Killer


A few words about book series. I'm skeptical about them. It's not that there's anything wrong with them. It's just that I prefer to visit new worlds and experiences when I read. But I understand the attraction to series. Some readers like to enter an escape world that they are familiar with. They like to see their constant hero/companion struggle and win over and over again. There's a certain amount of pleasure and security in that. I totally understand. I remember how I became obsessed with the James Bond books when I was in Junior High, hiding Goldfinger under my mattress less my conservative parents spotted the nude gold girl on the cover. My mother did find it and showed my father. I thought I was in trouble but the father read it and became a James Bond fan too. But unfortunately many series become a bit redundant like the reader is writing only to keep the audience and only to cash the checks. In my humble opinion, few book series heroes continue to grab me over and over again. I hate to say it but it's easy to get lazy...

ZZZZZZZZZZZZZZ...

Excuse me. I fell asleep. Where was I? oh yes...

Which brings us to Jonathan Kellerman's Alex Delaware series. Killer is the 29th book of the series. That bodes well for his pension. Book series writers do get a pension, don't they?. But it is the first Delaware novel I've read. I now plan to go to book one and start from scratch because this novel really grabbed me in the same way James Bond, Sherlock Holmes, Hap and Leonard, and Charlie Huston's Joe Pitt and Hank Thompson did. It's probably not all surprising since the main character is a psychologist who works cases from the court and I am a retired clinical social worker who did my share of court cases. But Killer felt fresh. I didn't feel like I was reading a retread or missing a lot like I did with the currently released White Fire of Preston & Child's Pendergrast series. Delaware felt like the kind of constantly returning hero I could hitch a ride with.

So here's the scoop. Alex Delaware occasionally does evaluations for child custody cases. He kind of hates them but sees the need for it. At this point, I want to step into my day job for a minute and say I don't blame him. His remarks about child custody cases are brutally honest and dead on. His current case looks to be fairly cut and dry until the losing side places a hit on him. Then a body shows up. It's not his but if you read plenty of mysteries. I'm sure you can guess whose it is.

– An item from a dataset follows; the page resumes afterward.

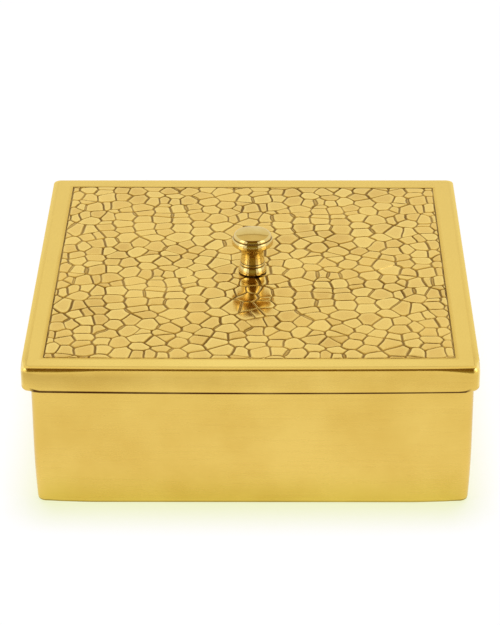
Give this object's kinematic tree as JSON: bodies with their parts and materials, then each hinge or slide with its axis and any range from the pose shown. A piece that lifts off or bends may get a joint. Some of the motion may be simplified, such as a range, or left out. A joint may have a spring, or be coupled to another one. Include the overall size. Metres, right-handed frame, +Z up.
{
  "type": "spice box",
  "caption": "Square brass spice box with a cap lid engraved with a cell pattern, a turned knob, loose square cups and a small round spoon inside.",
  "frame": {"origin": "on the table, under the middle of the lid", "axes": "+Z up, +X to the right and -Y towards the front as the picture shows the box; the knob is 3.5 mm in front of the middle"},
  "size_m": [0.2, 0.2, 0.0893],
  "materials": {
    "satin_brass": "satin, brushed along the sides and lacquered",
    "engraved_brass": "engraved cells, polished on top, satin border",
    "polished_brass": "turned and mirror polished",
    "washer_brass": "stamped, dull",
    "screw_steel": "zinc plated",
    "cup_brass": "pressed and polished",
    "spoon_brass": "polished"
  },
  "bodies": {
    "tub": {"box_body": "satin_brass"},
    "lid": {"lid": "engraved_brass", "knob": "polished_brass", "knob_washer": "washer_brass", "knob_screw": "screw_steel"},
    "cup_front_left": {"cup_front_left": "cup_brass"},
    "cup_front_centre": {"cup_front_centre": "cup_brass"},
    "cup_front_right": {"cup_front_right": "cup_brass"},
    "cup_middle_left": {"cup_middle_left": "cup_brass"},
    "cup_middle_centre": {"cup_middle_centre": "cup_brass"},
    "cup_middle_right": {"cup_middle_right": "cup_brass"},
    "cup_back_left": {"cup_back_left": "cup_brass"},
    "cup_back_centre": {"cup_back_centre": "cup_brass"},
    "cup_back_right": {"cup_back_right": "cup_brass"},
    "spoon": {"spoon": "spoon_brass"}
  },
  "joints": [
    {"name": "lid_lift", "type": "slide", "parent": "tub", "child": "lid", "axis": [0, 0, 1], "range_m": [0, 0.16]},
    {"name": "cup_front_left_lift", "type": "slide", "parent": "tub", "child": "cup_front_left", "axis": [0, 0, 1], "range_m": [0, 0.08]},
    {"name": "cup_front_centre_lift", "type": "slide", "parent": "tub", "child": "cup_front_centre", "axis": [0, 0, 1], "range_m": [0, 0.08]},
    {"name": "cup_front_right_lift", "type": "slide", "parent": "tub", "child": "cup_front_right", "axis": [0, 0, 1], "range_m": [0, 0.08]},
    {"name": "cup_middle_left_lift", "type": "slide", "parent": "tub", "child": "cup_middle_left", "axis": [0, 0, 1], "range_m": [0, 0.08]},
    {"name": "cup_middle_centre_lift", "type": "slide", "parent": "tub", "child": "cup_middle_centre", "axis": [0, 0, 1], "range_m": [0, 0.08]},
    {"name": "cup_middle_right_lift", "type": "slide", "parent": "tub", "child": "cup_middle_right", "axis": [0, 0, 1], "range_m": [0, 0.08]},
    {"name": "cup_back_left_lift", "type": "slide", "parent": "tub", "child": "cup_back_left", "axis": [0, 0, 1], "range_m": [0, 0.08]},
    {"name": "cup_back_centre_lift", "type": "slide", "parent": "tub", "child": "cup_back_centre", "axis": [0, 0, 1], "range_m": [0, 0.08]},
    {"name": "cup_back_right_lift", "type": "slide", "parent": "tub", "child": "cup_back_right", "axis": [0, 0, 1], "range_m": [0, 0.08]},
    {"name": "spoon_lift", "type": "slide", "parent": "tub", "child": "spoon", "axis": [0, 0, 1], "range_m": [0, 0.1]}
  ],
  "couplings": [
    {"joint": "cup_front_left_lift", "follows": "lid_lift", "ratio": 0.5},
    {"joint": "cup_front_centre_lift", "follows": "lid_lift", "ratio": 0.5},
    {"joint": "cup_front_right_lift", "follows": "lid_lift", "ratio": 0.5},
    {"joint": "cup_middle_left_lift", "follows": "lid_lift", "ratio": 0.5},
    {"joint": "cup_middle_centre_lift", "follows": "lid_lift", "ratio": 0.5},
    {"joint": "cup_middle_right_lift", "follows": "lid_lift", "ratio": 0.5},
    {"joint": "cup_back_left_lift", "follows": "lid_lift", "ratio": 0.5},
    {"joint": "cup_back_centre_lift", "follows": "lid_lift", "ratio": 0.5},
    {"joint": "cup_back_right_lift", "follows": "lid_lift", "ratio": 0.5},
    {"joint": "spoon_lift", "follows": "lid_lift", "ratio": 0.625}
  ]
}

The body count piles up while Delaware and his homicide detective friend attempts to uncover the killer. There's an obvious choice and some not so obvious choices. All of this unfolds in a very entertaining style with loads of realistic grit. What I really like is the character of Delaware. He is sharp and observant to the psychological makeup of the people he deals with. This novel feels more like a psychological thriller than most mystery novels with continuing characters. His therapy session scenes, which are my favorite parts of the novel, are real and appropriate to the profession.That may be a small thing to you but I cannot tell you how often writers get it wrong. If I read one more novel about a therapist who falls in love with his client I am going to use that book for kitty litter. Suffice to say that doesn't happen here. The author is too smart and too good to do that. Kellerman writes dynamite dialog and knows how to tease the reader. That's pretty much essential in mystery series. Over all Killer is what the mystery reader wants in a novel.

So to rehash. I am skeptical about mystery series. Series can disappoint and drag. Kellerman's 29th installment about Alex Delaware doesn't disappoint or drag. Good sign. Fresh. Exciting. It has a beat and I can dance to it. I'm going to get the rest starting with number one and will hide them under my mattress for old times' sake.